— TASK DETAILS —
Within the material below, find each line bearing the word "joints" and present it.
--- BEGIN ---
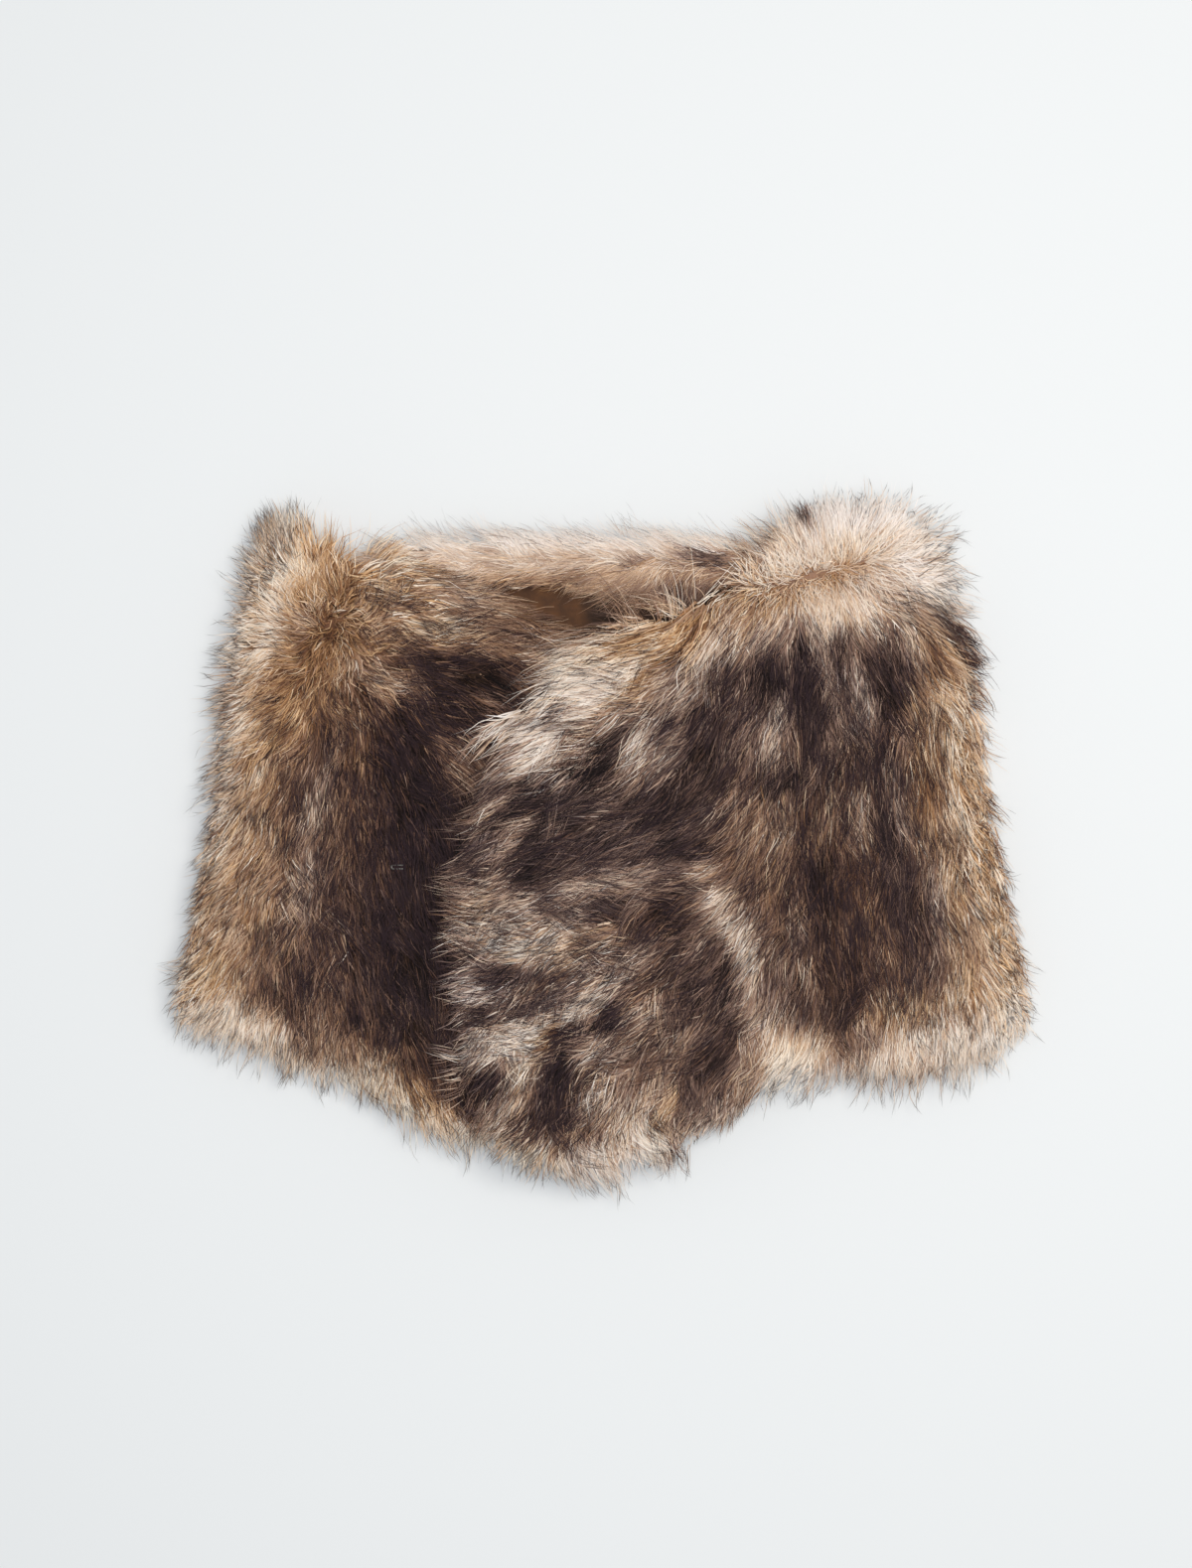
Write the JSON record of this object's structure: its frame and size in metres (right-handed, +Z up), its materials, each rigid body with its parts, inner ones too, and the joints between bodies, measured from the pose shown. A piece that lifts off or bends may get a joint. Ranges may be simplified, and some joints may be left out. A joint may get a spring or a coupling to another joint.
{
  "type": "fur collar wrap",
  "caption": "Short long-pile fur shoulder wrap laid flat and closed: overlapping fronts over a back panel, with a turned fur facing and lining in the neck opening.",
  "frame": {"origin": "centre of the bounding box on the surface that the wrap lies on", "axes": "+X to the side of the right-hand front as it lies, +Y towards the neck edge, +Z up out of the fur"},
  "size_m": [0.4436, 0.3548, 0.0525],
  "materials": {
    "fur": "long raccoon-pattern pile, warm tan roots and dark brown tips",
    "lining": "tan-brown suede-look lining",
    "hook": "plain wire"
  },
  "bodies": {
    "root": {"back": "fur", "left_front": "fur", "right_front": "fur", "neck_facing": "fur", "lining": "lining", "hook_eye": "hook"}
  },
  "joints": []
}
--- END ---
— RESULT OF THIS EXERCISE —
Write the JSON record of this object's structure: its frame and size in metres (right-handed, +Z up), its materials, each rigid body with its parts, inner ones too, and the joints between bodies, measured from the pose shown. A piece that lifts off or bends may get a joint. Ranges may be simplified, and some joints may be left out. A joint may get a spring or a coupling to another joint.
  "joints": []